Außerdem geht es beim „Urban Intervention Award“ kaum um gestalterische Qualität oder Ästhetik formvollendeter Architektur. Wichtig sind für Senatsbaudirektorin Lüscher die „soziokulturellen Aspekte“, also gemischte Nutzungskonzepte oder die Kooperation unterschiedlicher Akteure aus Politik, Wirtschaft und Zivilgesellschaft. Als Katalysator für diese urbanen Prozesse können schlichte Holzkisten mit Grünpflanzen und rostige Metallverstrebungen als Rankhilfe dienen – mehr „Architektur“ braucht der „Lucas Community Garden“ von Urbaniahoeve in Amsterdam nicht. Und um Un-Orte wie die Ruine eines Berliner Obdachlosenasyls durch die positive „Vision“ einer Sommerwerkstatt zu revitalisieren, genügt ein Behelfsdach aus alten Regenschirmen und ausgemusterte Autoreifen als Sitzgelegenheit für diesen Ferientreffpunkt für Schulkinder.

Mit sehr viel mehr technischem Aufwand hatte der Pavillon des BMW Guggenheim Lab, entworfen von den Architekturbüros Atelier Bow-Wow (Tokio) und Magma (Berlin), im Sommer 2012 in den Berliner Alltag eingegriffen. Für die Juryvorsitzende Lüscher eine „kleine Kommunikationsmaschine“, die mit transparenten Metallpaneelen überdies „schön gestaltet“ war und mitten im Kreuzberger Gentrifizierungsstreit „vandalensicher“ als temporärer Ort der Begegnung eingesetzt werden konnte.

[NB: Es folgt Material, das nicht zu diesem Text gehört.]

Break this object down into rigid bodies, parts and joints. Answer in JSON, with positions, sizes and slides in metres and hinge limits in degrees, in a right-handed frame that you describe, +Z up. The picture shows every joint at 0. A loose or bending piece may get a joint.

Der erste Preis in der Kategorie „Temporary“ ging dann aber an ein weniger aufwendiges Projekt, die im Rahmen der Rotterdamer Architekturbiennale „Making City“ errichtete Behelfsbrücke Luchtsingel in der „Test Site Rotterdam“ vom interdisziplinär arbeitenden Büro ZUS (Zones Urbaines Sensibles, Rotterdam). Mit diesem hölzernen Steg wird dem nach der Finanzkrise darniederliegenden Viertel wieder auf die Beine geholfen. Finanziert wurde die Wiederbelebungsmaßnahme nicht etwa von der Kommune, sondern durch „Crowd Funding“.

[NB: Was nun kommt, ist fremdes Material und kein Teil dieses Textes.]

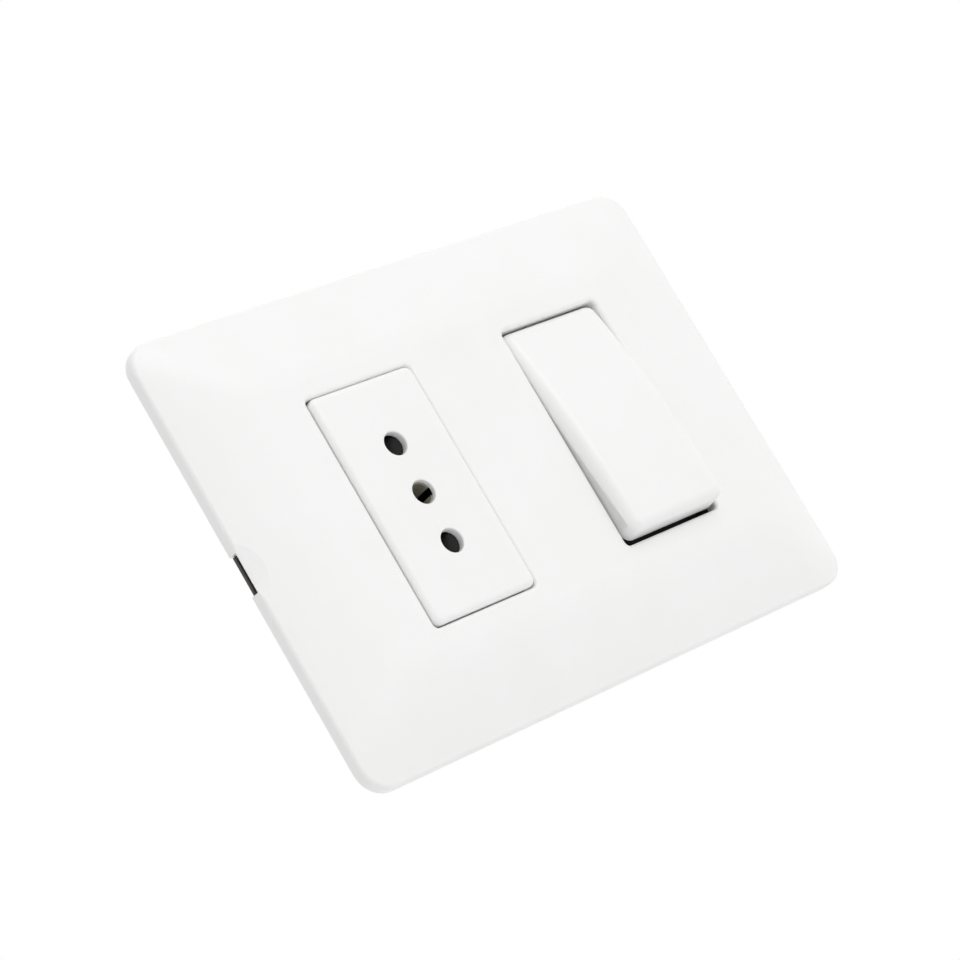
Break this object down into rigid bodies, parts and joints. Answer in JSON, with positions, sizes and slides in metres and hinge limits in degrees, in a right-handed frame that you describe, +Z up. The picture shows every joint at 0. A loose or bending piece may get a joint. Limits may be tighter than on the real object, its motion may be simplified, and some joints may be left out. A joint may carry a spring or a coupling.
{
  "type": "switch and socket combination",
  "caption": "Flush wall device: pillow-shaped white plate with an in-line three-pin socket and a rocker switch, on a mounting frame for a wall box.",
  "frame": {"origin": "middle of the plate on the wall plane", "axes": "+X right, +Z up as it hangs, -Y towards the room, +Y into the wall"},
  "size_m": [0.118, 0.029, 0.084],
  "materials": {
    "plate_white": "satin moulded white",
    "cover_white": "satin moulded white",
    "rocker_white": "satin moulded white",
    "frame_dark": "moulded",
    "base_dark": "moulded",
    "shutter_dark": "smooth",
    "plunger_natural": "smooth",
    "spring_steel": "drawn wire",
    "screw_steel": "zinc plated",
    "contact_brass": "rolled strip",
    "contact_nickel": "nickel plated strip",
    "terminal_brass": "machined",
    "silver": "satin silver"
  },
  "bodies": {
    "base": {"box_screw_left": "screw_steel", "box_screw_right": "screw_steel", "common_screw": "screw_steel", "common_strip": "contact_brass", "common_terminal": "terminal_brass", "cover_plate": "plate_white", "earth_contact": "contact_nickel", "earth_screw": "screw_steel", "earth_terminal": "terminal_brass", "fixed_contact_rivet": "silver", "live_contact": "contact_brass", "live_screw": "screw_steel", "live_terminal": "terminal_brass", "mounting_frame": "frame_dark", "neutral_contact": "contact_brass", "neutral_screw": "screw_steel", "neutral_terminal": "terminal_brass", "shutter_spring": "spring_steel", "socket_body": "base_dark", "socket_cover": "cover_white", "switch_body": "base_dark", "switched_screw": "screw_steel", "switched_strip": "contact_brass", "switched_terminal": "terminal_brass"},
    "rocker": {"rocker": "rocker_white", "plunger_spring": "spring_steel"},
    "plunger": {"plunger": "plunger_natural"},
    "seesaw": {"rocking_contact": "contact_brass", "moving_contact_rivet": "silver"},
    "shutter": {"shutter": "shutter_dark"}
  },
  "joints": [
    {"name": "rocker_tilt", "type": "hinge", "parent": "base", "child": "rocker", "pos_m": [0.0231, -0.0041, 0], "axis": [1, 0, 0], "range_deg": [0, 12.6]},
    {"name": "contact_tilt", "type": "hinge", "parent": "base", "child": "seesaw", "pos_m": [0.0231, 0.0049, 0], "axis": [1, 0, 0], "range_deg": [-16, 0]},
    {"name": "plunger_slide", "type": "slide", "parent": "rocker", "child": "plunger", "axis": [0, -0.994, 0.1097], "range_m": [0, 0.0008], "stiffness_N_per_m": 400, "springref_m": -0.004, "deforming": ["plunger_spring"]},
    {"name": "shutter_slide", "type": "slide", "parent": "base", "child": "shutter", "axis": [1, 0, 0], "range_m": [0, 0.005], "stiffness_N_per_m": 60, "springref_m": -0.005, "deforming": ["shutter_spring"]}
  ],
  "couplings": [
    {"joint": "contact_tilt", "follows": "rocker_tilt", "ratio": -1.2698}
  ]
}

Was nach Bankrotterklärung der Städtebaupolitik aussieht, gilt der Berliner Senatsbaudirektorin als Beweis dafür, „dass Städte sich mit Eigeninitiative, auch mit privatem Geld entwickeln. Aber die andere Seite der Medaille ist: Für diese „Bottom-up“-Planung müssen sich Menschen engagieren. Und diese Menschen müssen dann irgendwann einmal verstehen, dass jetzt andere kommen und diese Orte übernehmen.“

In diesem Gerangel um die besten Orte der Stadt mischen ganz vorne die Baugruppen mit: Organisiert in der Art kleiner Wohnbaugenossenschaften suchen vor allem Familien der gehobenen Mittelschicht ihre individuellen Vorstellungen einer Integration von Wohnen und Arbeiten zu realisieren. Das wird Schule machen, und dafür hat die „Deutsche Wohnen AG“ erstmals den „Urban Living Award“ vergeben. Darum bewarben sich mit dem „haus h“ von Nägeliarchitekten (Berlin), in dem Privat- und Gemeinschaftsräume ineinander übergehen, und mit der Stahlbetonkonstruktion „R50“ mit offen verlegter Infrastruktur und umlaufenden Laubengängen vom Institut für angewandte Urbanistik (IfaU, Berlin) in Zusammenarbeit mit Designprofessor und Künstler Jesko Fezer von der HFBK Hamburg gleich mehrere Baugruppen aus Berlin.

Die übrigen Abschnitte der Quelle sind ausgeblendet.